━━━ Recorded data

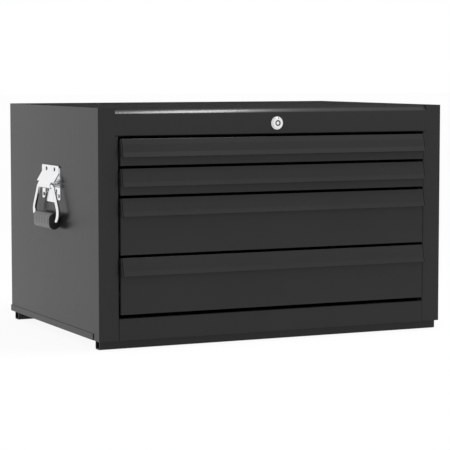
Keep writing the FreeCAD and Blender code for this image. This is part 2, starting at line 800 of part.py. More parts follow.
def handle_bracket():
    """Bracket: a flange on the wall, a slope out over the bail, and a barrel rolled round it."""
    inner_x = -half_width - back_plate_sheet
    outer_x = inner_x - bracket_plate_sheet
    pivot_x = -half_width - bail_standoff
    bend_z = handle_z + bracket_bend_height
    run_x = outer_x - pivot_x
    run_z = bracket_bend_height
    reach = math.hypot(run_x, run_z)
    slope = math.atan2(run_x, run_z) + math.asin(barrel_radius / reach)
    tangent_x = pivot_x - barrel_radius * math.cos(slope)
    tangent_z = handle_z + barrel_radius * math.sin(slope)
    section = [(outer_x, handle_z + bracket_plate_top), (outer_x, bend_z),
               (tangent_x, tangent_z)]
    half = bracket_plate_width / 2
    low_y = handle_y - half
    high_y = handle_y + half
    sheet = folded(section, 1, bracket_plate_sheet, bracket_plate_sheet, "y", low_y, high_y)
    barrel_y = barrel_length / 2
    for near, far in ((low_y, handle_y - barrel_y), (handle_y + barrel_y, high_y)):
        sheet = sheet.cut(box(tangent_x - overrun, inner_x + overrun, near, far,
                              handle_z - ear_drop, handle_z + ear_drop))
    profile = plate([(low_y, handle_z), (high_y, handle_z),
                     (high_y, handle_z + bracket_plate_top),
                     (low_y, handle_z + bracket_plate_top)],
                    [0, 0, bracket_plate_corner, bracket_plate_corner], "x",
                    tangent_x - overrun, inner_x + overrun)
    sheet = sheet.common(profile)
    barrel = bar_between(FreeCAD.Vector(pivot_x, handle_y - barrel_y, handle_z),
                         FreeCAD.Vector(pivot_x, handle_y + barrel_y, handle_z), barrel_radius)
    bore = bar_between(FreeCAD.Vector(pivot_x, low_y, handle_z),
                       FreeCAD.Vector(pivot_x, high_y, handle_z), bail_rod_radius + bail_fit)
    bracket = joined([sheet, barrel]).cut(bore)
    ear_edges = [e for e in bracket.Edges
                 if e.BoundBox.YLength < ear_corner and e.Length < 2 * bracket_plate_sheet
                 and min(abs(e.BoundBox.YMin - low_y), abs(e.BoundBox.YMax - high_y)) < bail_fit
                 and e.BoundBox.ZMax < handle_z + 2 * ear_drop]
    bracket = bracket.makeFillet(ear_corner, ear_edges)
    return with_rivet_holes(bracket, handle_rivet_holes()[:2])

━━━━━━

## [Exercise details]
Locate all lines in the listing above with the word "FreeCAD" and copy them.

## [Answer in full]
Keep writing the FreeCAD and Blender code for this image. This is part 2, starting at line 800 of part.py. More parts follow.
    barrel = bar_between(FreeCAD.Vector(pivot_x, handle_y - barrel_y, handle_z),
                         FreeCAD.Vector(pivot_x, handle_y + barrel_y, handle_z), barrel_radius)
    bore = bar_between(FreeCAD.Vector(pivot_x, low_y, handle_z),
                       FreeCAD.Vector(pivot_x, high_y, handle_z), bail_rod_radius + bail_fit)